With the Pro Tour coming up, I can’t talk a lot about Modern, but I just have to mention my love for Astral Cornucopia. The card isn’t good and won’t find its way into any tournament-winning decks because the artifact hate is just too good for what I’d want to do with it (build a deck that can never beat Shatterstorm, Stony Silence, or Ancient Grudge), but it’s the exact card I wished existed when I was working on my Tezzeret, Agent of Bolas; Everflowing Chalice; and Surge Node Proliferate deck:


I think this is my most fun take. You should try it out of if you’re looking for a fun deck. It’s glorious. Also, consider Sun Droplet. Clearwater Goblet and Infused Arrows even might be good—you’re terrible at sunbursting them, but that might not matter once you start proliferating onto them.
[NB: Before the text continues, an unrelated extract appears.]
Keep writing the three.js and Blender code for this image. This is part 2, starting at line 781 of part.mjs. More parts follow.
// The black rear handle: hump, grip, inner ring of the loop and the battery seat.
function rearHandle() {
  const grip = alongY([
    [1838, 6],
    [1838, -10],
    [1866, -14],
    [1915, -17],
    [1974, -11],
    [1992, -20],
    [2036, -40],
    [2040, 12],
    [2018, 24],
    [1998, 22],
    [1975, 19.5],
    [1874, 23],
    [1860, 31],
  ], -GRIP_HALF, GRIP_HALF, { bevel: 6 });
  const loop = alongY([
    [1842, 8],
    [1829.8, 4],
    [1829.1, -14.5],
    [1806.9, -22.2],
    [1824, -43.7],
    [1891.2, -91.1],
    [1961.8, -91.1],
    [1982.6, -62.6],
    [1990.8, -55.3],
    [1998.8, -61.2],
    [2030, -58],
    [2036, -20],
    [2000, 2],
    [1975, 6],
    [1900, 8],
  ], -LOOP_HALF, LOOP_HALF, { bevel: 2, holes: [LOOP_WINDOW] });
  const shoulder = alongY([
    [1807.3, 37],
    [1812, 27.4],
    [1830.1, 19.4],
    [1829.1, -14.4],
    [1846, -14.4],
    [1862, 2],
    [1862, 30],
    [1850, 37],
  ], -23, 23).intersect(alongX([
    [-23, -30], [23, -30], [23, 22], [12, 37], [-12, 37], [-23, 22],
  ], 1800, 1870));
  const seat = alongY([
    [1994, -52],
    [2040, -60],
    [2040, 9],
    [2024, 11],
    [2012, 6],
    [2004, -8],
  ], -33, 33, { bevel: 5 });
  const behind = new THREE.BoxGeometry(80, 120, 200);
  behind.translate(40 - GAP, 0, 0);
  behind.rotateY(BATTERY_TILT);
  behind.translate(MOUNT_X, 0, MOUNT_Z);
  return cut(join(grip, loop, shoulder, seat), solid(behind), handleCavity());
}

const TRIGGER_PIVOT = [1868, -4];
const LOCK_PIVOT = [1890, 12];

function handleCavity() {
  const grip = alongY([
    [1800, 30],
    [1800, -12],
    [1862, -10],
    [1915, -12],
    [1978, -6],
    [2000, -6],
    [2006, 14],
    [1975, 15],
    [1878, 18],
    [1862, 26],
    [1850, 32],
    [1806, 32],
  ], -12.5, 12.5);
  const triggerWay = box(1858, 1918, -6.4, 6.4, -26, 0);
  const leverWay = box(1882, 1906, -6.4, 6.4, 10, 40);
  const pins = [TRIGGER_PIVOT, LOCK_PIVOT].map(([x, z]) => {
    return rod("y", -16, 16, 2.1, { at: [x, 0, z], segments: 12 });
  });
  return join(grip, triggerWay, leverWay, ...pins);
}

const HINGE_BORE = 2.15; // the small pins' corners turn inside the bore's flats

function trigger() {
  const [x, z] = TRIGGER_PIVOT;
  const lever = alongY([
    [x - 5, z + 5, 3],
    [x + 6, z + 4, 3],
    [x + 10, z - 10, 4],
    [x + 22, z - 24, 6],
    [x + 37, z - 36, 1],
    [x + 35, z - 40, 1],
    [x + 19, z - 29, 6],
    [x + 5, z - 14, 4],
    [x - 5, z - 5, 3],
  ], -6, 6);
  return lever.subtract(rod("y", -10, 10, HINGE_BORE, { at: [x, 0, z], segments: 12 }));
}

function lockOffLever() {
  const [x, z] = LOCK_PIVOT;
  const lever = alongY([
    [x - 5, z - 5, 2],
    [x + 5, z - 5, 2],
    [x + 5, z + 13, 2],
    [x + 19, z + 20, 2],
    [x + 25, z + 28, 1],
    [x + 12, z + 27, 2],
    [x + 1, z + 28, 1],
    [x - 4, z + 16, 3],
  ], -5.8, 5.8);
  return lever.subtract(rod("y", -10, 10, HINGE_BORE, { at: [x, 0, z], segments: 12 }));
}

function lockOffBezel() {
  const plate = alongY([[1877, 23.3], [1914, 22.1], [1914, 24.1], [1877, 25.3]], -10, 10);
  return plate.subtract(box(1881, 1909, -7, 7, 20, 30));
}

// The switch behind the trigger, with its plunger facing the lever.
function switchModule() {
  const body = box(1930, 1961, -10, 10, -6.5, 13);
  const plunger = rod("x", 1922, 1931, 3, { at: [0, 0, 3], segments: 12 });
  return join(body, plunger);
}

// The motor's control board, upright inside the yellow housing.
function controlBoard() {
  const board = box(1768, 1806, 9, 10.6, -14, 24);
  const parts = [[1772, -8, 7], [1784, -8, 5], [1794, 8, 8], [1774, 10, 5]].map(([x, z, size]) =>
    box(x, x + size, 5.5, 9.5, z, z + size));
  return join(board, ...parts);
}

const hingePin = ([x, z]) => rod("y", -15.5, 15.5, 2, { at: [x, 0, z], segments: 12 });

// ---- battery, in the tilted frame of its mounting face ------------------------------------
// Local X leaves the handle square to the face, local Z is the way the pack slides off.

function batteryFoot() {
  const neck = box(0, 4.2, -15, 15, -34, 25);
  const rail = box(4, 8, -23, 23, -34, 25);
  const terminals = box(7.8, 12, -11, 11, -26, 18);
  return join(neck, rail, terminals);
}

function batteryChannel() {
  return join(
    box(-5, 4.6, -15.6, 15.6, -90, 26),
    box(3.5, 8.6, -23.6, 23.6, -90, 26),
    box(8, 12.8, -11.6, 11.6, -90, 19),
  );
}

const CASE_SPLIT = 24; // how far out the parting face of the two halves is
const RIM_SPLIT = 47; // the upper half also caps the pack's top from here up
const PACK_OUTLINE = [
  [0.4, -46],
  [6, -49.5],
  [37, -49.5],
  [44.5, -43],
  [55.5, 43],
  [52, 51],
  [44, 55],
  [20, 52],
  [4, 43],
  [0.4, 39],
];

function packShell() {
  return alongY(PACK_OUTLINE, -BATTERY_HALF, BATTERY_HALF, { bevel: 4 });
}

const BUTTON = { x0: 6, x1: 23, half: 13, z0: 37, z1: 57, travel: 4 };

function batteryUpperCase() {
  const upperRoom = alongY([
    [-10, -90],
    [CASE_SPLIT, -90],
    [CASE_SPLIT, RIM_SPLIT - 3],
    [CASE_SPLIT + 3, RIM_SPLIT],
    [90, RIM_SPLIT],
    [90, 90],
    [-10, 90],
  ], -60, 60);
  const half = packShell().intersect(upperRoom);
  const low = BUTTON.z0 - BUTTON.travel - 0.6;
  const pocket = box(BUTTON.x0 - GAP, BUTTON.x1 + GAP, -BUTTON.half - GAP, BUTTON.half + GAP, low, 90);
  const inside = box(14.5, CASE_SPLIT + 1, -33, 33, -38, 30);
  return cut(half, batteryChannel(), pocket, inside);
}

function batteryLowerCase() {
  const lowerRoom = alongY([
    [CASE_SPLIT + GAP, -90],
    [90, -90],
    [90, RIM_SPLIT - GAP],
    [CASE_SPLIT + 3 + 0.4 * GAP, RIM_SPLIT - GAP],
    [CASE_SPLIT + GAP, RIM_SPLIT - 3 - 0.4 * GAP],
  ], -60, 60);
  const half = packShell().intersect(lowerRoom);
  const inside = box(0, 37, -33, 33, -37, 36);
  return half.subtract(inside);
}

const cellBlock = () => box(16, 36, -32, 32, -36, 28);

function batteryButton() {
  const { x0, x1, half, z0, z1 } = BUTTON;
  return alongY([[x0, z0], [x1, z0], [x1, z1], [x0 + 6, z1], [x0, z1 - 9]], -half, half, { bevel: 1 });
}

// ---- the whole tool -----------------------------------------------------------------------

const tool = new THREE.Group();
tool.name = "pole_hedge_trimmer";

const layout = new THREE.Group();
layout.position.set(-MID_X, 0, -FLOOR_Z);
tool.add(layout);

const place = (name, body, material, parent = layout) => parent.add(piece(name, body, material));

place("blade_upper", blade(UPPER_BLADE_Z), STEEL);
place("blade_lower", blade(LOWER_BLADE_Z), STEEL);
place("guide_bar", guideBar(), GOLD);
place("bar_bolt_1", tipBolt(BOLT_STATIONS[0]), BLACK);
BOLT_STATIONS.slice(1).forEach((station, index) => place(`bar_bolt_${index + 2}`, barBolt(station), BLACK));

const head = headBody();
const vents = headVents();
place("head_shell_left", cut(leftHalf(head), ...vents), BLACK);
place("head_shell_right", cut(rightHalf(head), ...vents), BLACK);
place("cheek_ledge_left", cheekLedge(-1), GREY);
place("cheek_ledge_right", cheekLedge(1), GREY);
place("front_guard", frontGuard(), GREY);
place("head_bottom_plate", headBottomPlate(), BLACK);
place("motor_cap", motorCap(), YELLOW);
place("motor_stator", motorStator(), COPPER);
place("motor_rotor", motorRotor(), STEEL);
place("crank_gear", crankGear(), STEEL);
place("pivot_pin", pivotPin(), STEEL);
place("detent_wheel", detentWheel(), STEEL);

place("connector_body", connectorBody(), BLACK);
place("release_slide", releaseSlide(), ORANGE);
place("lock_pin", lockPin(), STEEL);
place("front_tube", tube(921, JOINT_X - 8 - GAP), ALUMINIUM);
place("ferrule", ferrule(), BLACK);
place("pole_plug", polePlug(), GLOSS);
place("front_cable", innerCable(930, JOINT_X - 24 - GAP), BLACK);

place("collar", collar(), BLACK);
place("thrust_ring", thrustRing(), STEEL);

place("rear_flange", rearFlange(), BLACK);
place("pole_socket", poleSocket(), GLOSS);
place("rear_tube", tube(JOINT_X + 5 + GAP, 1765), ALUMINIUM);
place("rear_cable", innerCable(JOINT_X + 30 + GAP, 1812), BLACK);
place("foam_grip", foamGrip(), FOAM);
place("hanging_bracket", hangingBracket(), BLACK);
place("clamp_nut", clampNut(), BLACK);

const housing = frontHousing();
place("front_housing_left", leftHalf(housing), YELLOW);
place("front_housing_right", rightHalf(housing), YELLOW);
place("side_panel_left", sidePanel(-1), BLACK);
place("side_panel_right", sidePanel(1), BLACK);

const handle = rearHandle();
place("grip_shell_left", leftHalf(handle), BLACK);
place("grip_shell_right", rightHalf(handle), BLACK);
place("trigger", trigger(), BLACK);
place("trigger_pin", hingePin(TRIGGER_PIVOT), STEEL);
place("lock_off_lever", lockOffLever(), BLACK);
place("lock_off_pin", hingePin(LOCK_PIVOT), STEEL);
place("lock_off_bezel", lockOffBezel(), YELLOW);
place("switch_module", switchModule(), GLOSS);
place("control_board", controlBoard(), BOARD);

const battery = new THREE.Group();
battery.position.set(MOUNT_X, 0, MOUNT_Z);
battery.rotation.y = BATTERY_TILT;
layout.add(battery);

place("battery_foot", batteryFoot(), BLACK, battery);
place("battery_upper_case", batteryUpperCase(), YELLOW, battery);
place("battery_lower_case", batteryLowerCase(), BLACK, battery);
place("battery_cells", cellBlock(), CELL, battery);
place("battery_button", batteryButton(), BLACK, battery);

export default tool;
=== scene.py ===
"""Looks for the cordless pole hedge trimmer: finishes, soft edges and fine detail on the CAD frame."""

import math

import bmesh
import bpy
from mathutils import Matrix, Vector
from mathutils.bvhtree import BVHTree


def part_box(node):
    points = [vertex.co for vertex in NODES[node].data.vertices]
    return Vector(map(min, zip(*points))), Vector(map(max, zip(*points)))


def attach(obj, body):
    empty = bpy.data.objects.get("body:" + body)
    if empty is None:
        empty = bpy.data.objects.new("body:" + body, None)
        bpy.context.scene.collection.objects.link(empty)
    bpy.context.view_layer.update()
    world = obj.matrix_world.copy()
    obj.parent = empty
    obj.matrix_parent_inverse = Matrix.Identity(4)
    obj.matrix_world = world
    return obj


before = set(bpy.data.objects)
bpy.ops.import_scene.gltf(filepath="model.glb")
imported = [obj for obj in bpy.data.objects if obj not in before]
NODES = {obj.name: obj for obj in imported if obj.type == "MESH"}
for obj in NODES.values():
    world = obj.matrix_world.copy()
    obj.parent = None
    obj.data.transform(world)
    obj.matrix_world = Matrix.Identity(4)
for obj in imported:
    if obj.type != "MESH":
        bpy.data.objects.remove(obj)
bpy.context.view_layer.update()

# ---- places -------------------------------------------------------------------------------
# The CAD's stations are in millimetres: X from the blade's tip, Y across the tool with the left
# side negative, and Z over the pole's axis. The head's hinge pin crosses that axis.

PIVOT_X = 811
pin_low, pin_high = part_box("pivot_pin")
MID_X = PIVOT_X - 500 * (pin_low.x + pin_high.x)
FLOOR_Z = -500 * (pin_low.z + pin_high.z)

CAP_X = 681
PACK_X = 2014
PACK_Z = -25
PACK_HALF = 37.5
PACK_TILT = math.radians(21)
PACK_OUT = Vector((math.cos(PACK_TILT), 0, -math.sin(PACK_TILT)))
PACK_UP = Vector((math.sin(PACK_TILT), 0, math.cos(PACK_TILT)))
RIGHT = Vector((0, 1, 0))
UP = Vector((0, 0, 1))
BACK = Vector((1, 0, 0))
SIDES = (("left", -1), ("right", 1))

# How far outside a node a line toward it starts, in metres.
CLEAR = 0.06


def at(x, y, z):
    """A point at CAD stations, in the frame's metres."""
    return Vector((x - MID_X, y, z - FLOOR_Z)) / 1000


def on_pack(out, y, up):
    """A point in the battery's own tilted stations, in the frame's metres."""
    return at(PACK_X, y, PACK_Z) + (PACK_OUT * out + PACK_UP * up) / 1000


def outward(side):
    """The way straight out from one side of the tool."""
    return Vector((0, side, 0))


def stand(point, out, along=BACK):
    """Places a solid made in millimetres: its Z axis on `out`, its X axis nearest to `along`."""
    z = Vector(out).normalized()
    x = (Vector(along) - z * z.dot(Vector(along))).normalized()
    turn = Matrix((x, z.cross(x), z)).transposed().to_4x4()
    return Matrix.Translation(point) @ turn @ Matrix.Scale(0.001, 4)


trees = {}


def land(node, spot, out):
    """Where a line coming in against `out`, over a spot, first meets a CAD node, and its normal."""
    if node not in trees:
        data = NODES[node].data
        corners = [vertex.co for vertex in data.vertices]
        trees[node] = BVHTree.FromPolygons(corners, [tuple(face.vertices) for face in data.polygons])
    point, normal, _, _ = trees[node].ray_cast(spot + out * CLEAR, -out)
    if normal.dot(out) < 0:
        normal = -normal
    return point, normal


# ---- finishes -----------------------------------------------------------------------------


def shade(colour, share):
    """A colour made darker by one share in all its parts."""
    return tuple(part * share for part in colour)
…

This is another deck that might want Staff of Domination even though it can’t go infinite with it—I’m not sure exactly how reliably you have huge amounts of mana now that you essentially have another Everflowing Chalice to work with, but it’s probably a lot. Also, if you want the deck to be a little more competitive but dramatically less fun, feel free to cut some or all of the Golem Foundrys for Karn Liberated.

Standard

First we have a followup to my article last week. After playing with Meletis Astronomer in Draft, I was really impressed, and I think the best direction to go with heroic is probably something like this:


This deck has 18 ways to target its heroes and 24 enchantments to find with Meletis Astronomer, with more of both in the sideboard. I’m not overloading the number of creatures that need to be targeted, and I’m keeping my heroes at two mana, which is the weak point in white’s curve anyway, so that I can still take advantage of Brimaz, King of Oreskos. I gave up on Soldier of the Pantheon in order to have one-drops that support the cause, but I think that’s a sacrifice I’m willing to make.

The other deck I keep coming back to is U/W Master of Waves. I just need to find the best way to get Master of Waves and Spear of Heliod into the same deck. The trick is figuring out how to make the mana work such that I can cast the spells I need to get devotion while reliably casting Spear of Heliod on turn 3.
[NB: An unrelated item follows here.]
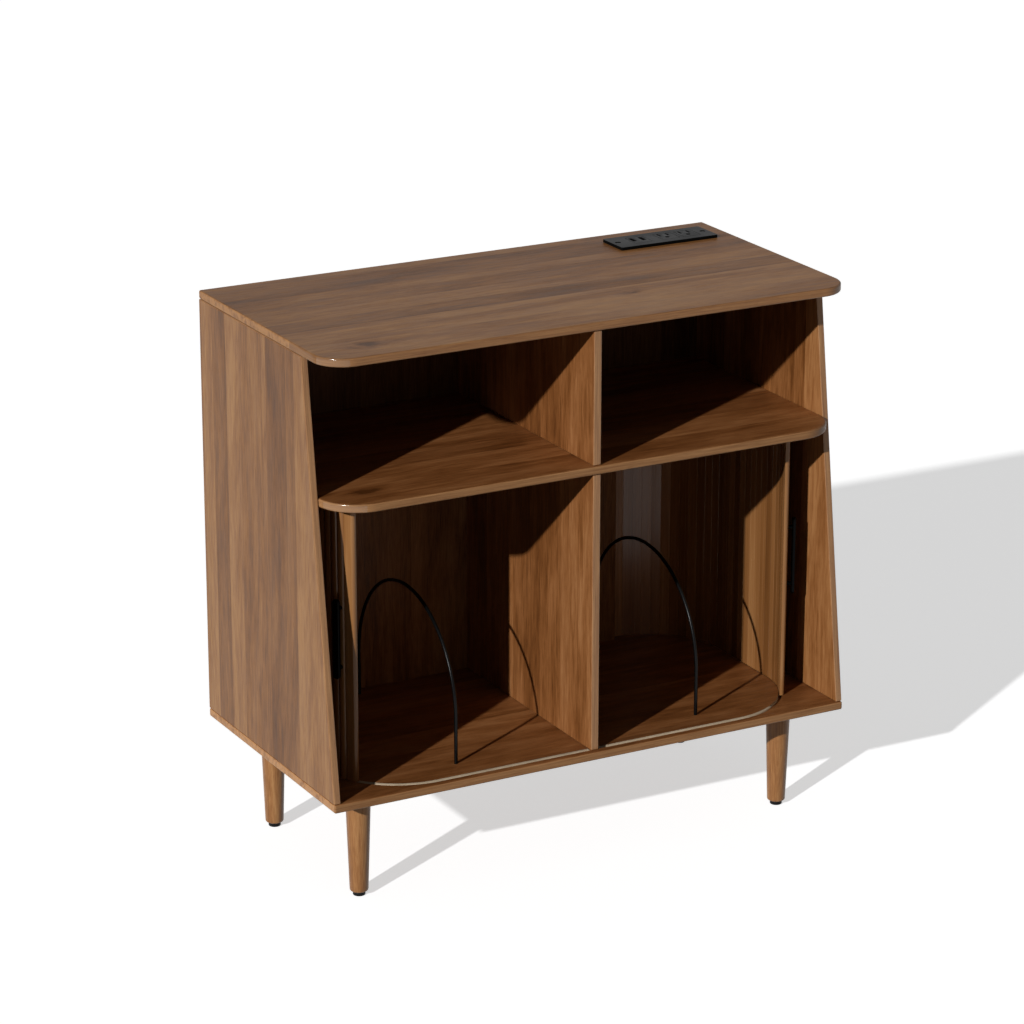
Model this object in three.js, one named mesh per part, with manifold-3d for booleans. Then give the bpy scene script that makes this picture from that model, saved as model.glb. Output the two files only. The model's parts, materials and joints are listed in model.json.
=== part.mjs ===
import * as THREE from 'three';
import { mergeVertices } from 'three/addons/utils/BufferGeometryUtils.js';
import Module from 'manifold-3d';

const wasm = await Module();
wasm.setup();

// Record cabinet, in millimetres. The origin is on the floor under the middle of the bottom panel,
// +X runs to the viewer's right, +Y to the back and +Z up. The tambour doors stand open.

// Carcass
const cabinetWidth = 800;
const topDepth = 400;
const boardThickness = 12;
const sideThickness = 10;
const backThickness = 5;
const legClearance = 155;
const lowerBayHeight = 398;
const upperBayHeight = 188;
const bottomLead = 4.5;
const sideLead = 2.5;
const sideTopSetback = 78.5;
const dividerSetback = 3;
const topCornerRadius = 44;
const shelfCornerRadius = 60;
const edgeRound = 2.5;
const uprightRound = 1.5;
const seatGap = 0.3;
const cutOverrun = 4;
const samePoint = 0.001;

// Tambour track, measured on the line that the door's inner face follows
const trackInset = 32.5;
const trackFrontInset = 12.5;
const trackBackInset = 17;
const trackRadius = 120;
const grooveWidth = 7.4;
const grooveDepth = 5;
const grooveEndMargin = 10;
const doorPlay = 0.4;

// Tambour door
const slatThickness = 6.6;
const slatShoulder = 4.3;
const slatWeb = 1.4;
const slatGap = 0.36;
const slatPitch = 14;
const innerLine = 0.5;
const stileWidth = 28;
const stileLandWidth = 17;
const stileRound = 2;
const stileNotch = 2.8;
const closingGap = 1.5;
const tailReach = 7;
const leadSlats = 4;
const leadShare = 0.68;

// Bar handle
const handleLength = 112;
const handleWidth = 10;
const handleBar = 5;
const handleStand = 12;
const handlePostRadius = 3.2;
const handlePostInset = 14;
const handleRound = 1;
const handleRaise = 5;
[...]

I think the answer might be to play more lands, which means moving up the curve in general. I wonder about using Archangel of Thune at that point. If I could make Path of Bravery work, that would be ideal, as it would give me another easier to cast Spear of Heliod effect for Master of Waves and the great interaction with Archangel of Thune. Maybe something like:


This deck really needs a better U/W two-drop. But none of the options fit well, and Precinct Captain is just too perfect not to include.

This deck is another candidate for Gods Willing since protecting Brimaz, King of Oreskos or Master of Waves is so great, but there are pretty significant incentives to stick entirely to permanents with a deck like this.

Another option is to add a black splash to support Nightveil Specter by replacing Plains with W/B dual lands. I’m not sure if you’d actually want any black cards at that point, but the option would be there. This makes Master of Waves a lot better but does very little to help with the problem of having too many great three-drops, and I’m fairly certain that Brimaz, King of Oreskos is better than Nightveil Specter because I expect Bile Blight to be the most common black removal spell. If it were Ultimate Price or Doom Blade instead so that Nightveil Specter was harder to kill than Brimaz, I’d be more likely to go the other way since I really just want my powerful three-drop to live more than I care exactly what the text is.

So those are the ideas I’m mulling over for the moment. I really like the way a lot of the white decks in Standard look. It’ll be interesting to see how much they can disrupt the status quo. I’m hoping for a new world full of Eidolons of all shapes and sizes personally.